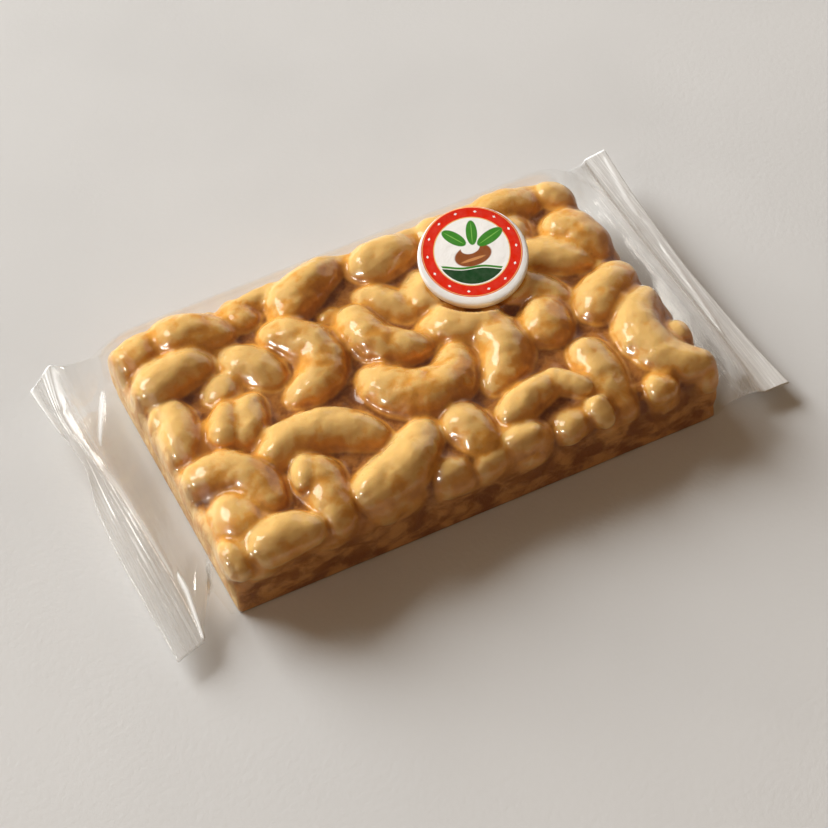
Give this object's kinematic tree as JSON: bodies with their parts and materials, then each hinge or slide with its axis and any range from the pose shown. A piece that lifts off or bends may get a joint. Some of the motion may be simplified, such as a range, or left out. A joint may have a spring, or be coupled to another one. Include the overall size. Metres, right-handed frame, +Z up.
{
  "type": "bagged nut brittle bar",
  "caption": "Rectangular cashew brittle bar sealed in a clear film bag with a ridged crimped strip at each end and a round label on top.",
  "frame": {"origin": "middle of the brittle bar's flat underside, on the surface that the part rests on", "axes": "+X along the bar's long side towards the right-hand strip, +Y towards the back where the label stands, +Z up"},
  "size_m": [0.1312, 0.0726, 0.0216],
  "materials": {
    "brittle": "glossy caramel over roasted nuts",
    "film": "clear thin film, glossy",
    "label": "glossy printed round label with a white rim"
  },
  "bodies": {
    "root": {"bag": "brittle", "label": "label"}
  },
  "joints": []
}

#####

REQUIREMENT » Repeat the lines above exactly.

TASK RESPONSE »
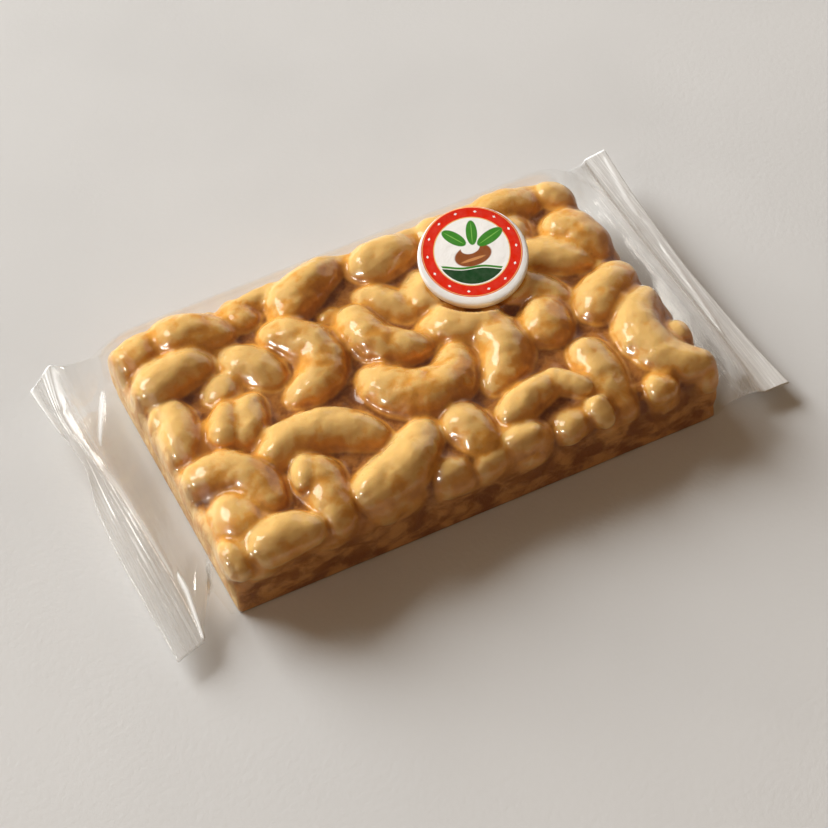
Give this object's kinematic tree as JSON: bodies with their parts and materials, then each hinge or slide with its axis and any range from the pose shown. A piece that lifts off or bends may get a joint. Some of the motion may be simplified, such as a range, or left out. A joint may have a spring, or be coupled to another one. Include the overall size. Metres, right-handed frame, +Z up.
{
  "type": "bagged nut brittle bar",
  "caption": "Rectangular cashew brittle bar sealed in a clear film bag with a ridged crimped strip at each end and a round label on top.",
  "frame": {"origin": "middle of the brittle bar's flat underside, on the surface that the part rests on", "axes": "+X along the bar's long side towards the right-hand strip, +Y towards the back where the label stands, +Z up"},
  "size_m": [0.1312, 0.0726, 0.0216],
  "materials": {
    "brittle": "glossy caramel over roasted nuts",
    "film": "clear thin film, glossy",
    "label": "glossy printed round label with a white rim"
  },
  "bodies": {
    "root": {"bag": "brittle", "label": "label"}
  },
  "joints": []
}